Savile Row’s Patrick said of Andrew’s creation: “I very much like the choice of colour, it has a very traditional English waistcoat feel.”
Fellow judge, fashion designer Esme Young, declared Andrew’s waistcoat “overall, pretty good” and he was placed third.
The transformation challenge gave the stitchers 90 minutes to turn up to three military-surplus garments into a piece of woman’s clothing, with Esme saying she wanted “impact and drama”.
Andrew said of his make: “It’s starting off as a top but then it’s going to transform into a dress, I’ve pleated it on the shoulders and what I have done here is cunningly use the pockets to be like a little fluff of sleeve, but since they want a bit of wow factor I am thinking of doing a bit of boning and making this stand out.”

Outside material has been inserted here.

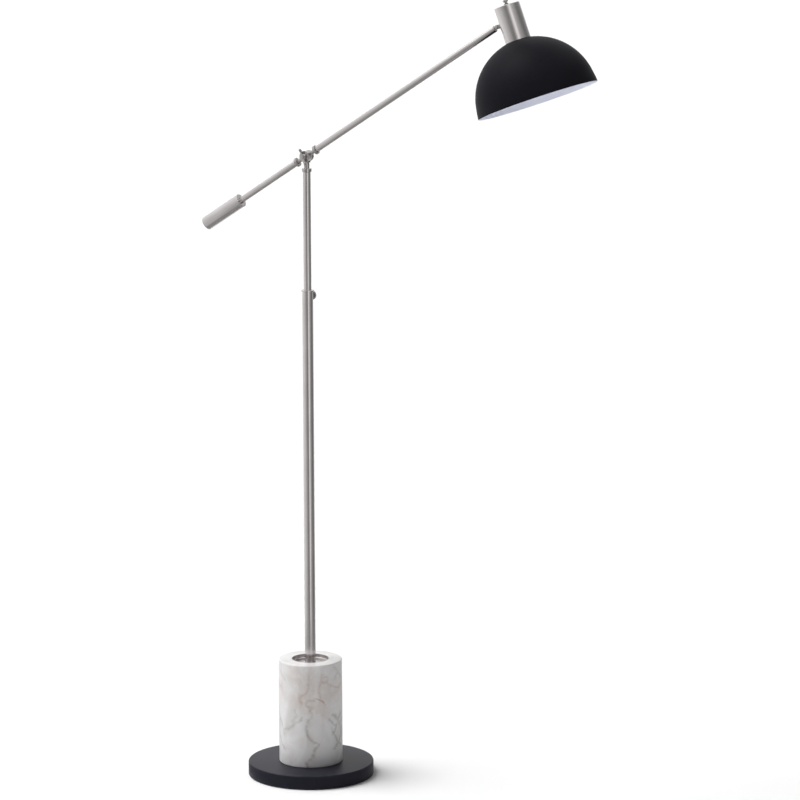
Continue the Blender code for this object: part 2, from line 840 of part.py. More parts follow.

Appraising the garments without knowing their makers, Esme said of Andrew’s creation: “This person has gone to town”, while Patrick said he thought the outfit, which he could not make out whether it was a sort-of poncho, was “rather potty”, with its sleeves stuffed with bits of camouflage netting.
It earned Andrew fourth place as the stitchers went into the final made-to-measure round, for which he patched together 16 different pieces of recycled denim for his geometric Pythagoras’ Theorem dress – he had brought along his “trusty” set square to ensure a crisp finish with his right-angles.
Andrew now goes through to winter week in the bid to reach the quarter finals of the show.
The Great British Sewing Bee is on BBC One on Wednesdays at 9pm.